Hearing: 17 October 2011
Before: Justice Robert Spear
Appearances: Tabisa Harrison for the State
Andrew Bal for the Accused


SENTENCE


  1. Steven Seule you are for sentence on 1 representative charge of committing unlawful sexual intercourse. This is a charge to which you pleaded guilty on 6 September 2011.
  2. A summary of facts is been presented by the public prosecutor and that is repeated in the prosecution sentencing submissions. It is necessary for me to make some comment about that right from the outset. You were originally charged with 2 counts, the first is of rape, which is sexual intercourse without consent and has an alternative with unlawful sexual that is having sexual intercourse with a girl under 17 years of age. However, on 6 September 2011 you entered a plea of guilty to having sexual intercourse but not guilty to rape. The public prosecutor who appeared that day indicated that the prosecution accepted your plea of guilty to unlawful sexual intercourse as covering all outstanding criminal matters and that it did not wish to present or pursue count 1 the charge of rape. You are discharged that day on count 1. That left you for sentence solely on the charge of unlawful sexual intercourse.

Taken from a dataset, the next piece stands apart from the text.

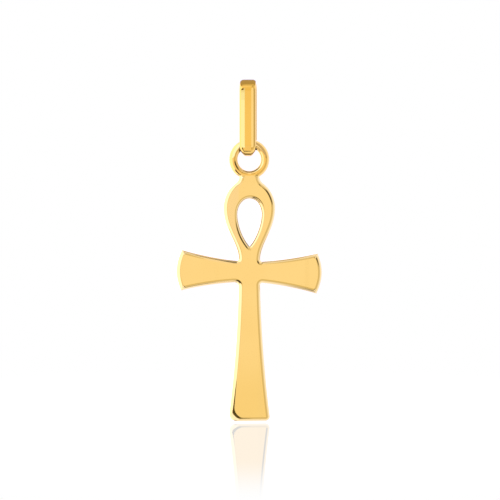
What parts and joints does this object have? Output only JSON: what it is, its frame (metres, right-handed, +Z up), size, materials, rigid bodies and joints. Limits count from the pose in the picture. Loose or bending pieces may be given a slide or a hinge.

  3. The summary of facts, however, still talks about force used to overpower the complainant on a number of occasions and is indeed a summary of facts for rape rather than unlawful sexual intercourse. It would be quite wrong for this Court to accept the violence and threats of violence and the assertions that the sexual intercourse took place without consent and as being aggravating features to the charge of unlawful sexual intercourse. That would allow the prosecution to have those factors addressed in a back door manner rather than where they should properly have been and that is as part and parcel of the charge of rape.
  4. So those matters cannot be aggravating features to this offending. The proper factual basis for me to sentence you is that you had sexual intercourse casually with a 13 year old girl in your village at a time when you were 15 years of age. Furthermore that this happened on 2 or 3 occasions. What aggravates this offending is the young age of the girl concerned and the fact that she was not in a relationship with you. This offence is one designed to protect the young and the vulnerable. It is designed to protect if necessary young girls from themselves. In this case you were the older of the two, .... By 2 years and you should have exercised restraint. You should not have taken advantage of her vulnerable state. So that is the criminality of your offending and that is the basis upon which you are to be sentenced.
  5. You are now 16 years of age. The probation officer says that you are considered to be a good young man in all other respects and someone whom your family hopes will take a leading role in the family business and generally in the family. This is not the best start you could make to becoming a leader of your community or within your family. It is tenth amount to bullying, it is tenth amount to using your superior force without consideration of how that might affect other people. In all respects this appears to have been a somewhat careless activity that you indulged in thinking only of yourself and not of the young girl concerned.
  6. Be that at it may, at 16 years of age I accept the assessment of the probation officer that you are remorseful that you understand how serious your actions were and that this Court is unlikely to see you again. Of course you now have a criminal record and so if you ever came back before the Court this conviction would be available for that Judge to take account of. So this will follow you for the rest of your life. It is up to you to show that you have learnt from it an that you have moved on from it. That is the challenge for you. I have identified the aggravating features to this offending. I need to comment a little more about the mitigating circumstances here and in particular the fact that you co-operated fully with the police. You entered your plea of guilty at the first reasonable opportunity and you are prepared to undertake a custom reconciliation ceremony with the victim and here family. That all stands to your credit and is the reason why you are not going to prison. If I do not consider that you were remorseful or understood exactly how serious this offending was then I would have had to consider a sentence that was more punitive in its nature than what I propose to impose.
  7. Mr Bal applied for you to be discharged without conviction. I am not prepared to deal with this case in that way. It is too serious and this offence simply too prevalent. It is committed too often in the community. The serious of the offending completely outweighs your personal considerations and so it is important that there is a conviction and it is important that there is a response by this Court to what you have done. I propose to deal with you by a sentence of community work and supervision. I can tell you now that if you are convicted of rape along the lines of the summary of facts presented by the prosecution I would have sent you to prison today for about 2 and half years. So you had in my view most probably a somewhat lucky escape.
  8. You are sentenced to carry out 200 hours community work. You are placed under supervision for a term of 1 year with these special conditions:-
    1. That you undertake the niufala rod programme as directed as your probation officer;
    2. That you undertake a custom reconciliation ceremony as supervised by your probation officer and any chiefs called on by the probation officer for support;
    3. You would also comply with any agreement reached at that reconciliation ceremony as to any response required from you.
  9. If you do not accept this sentence you have 14 days to appeal it.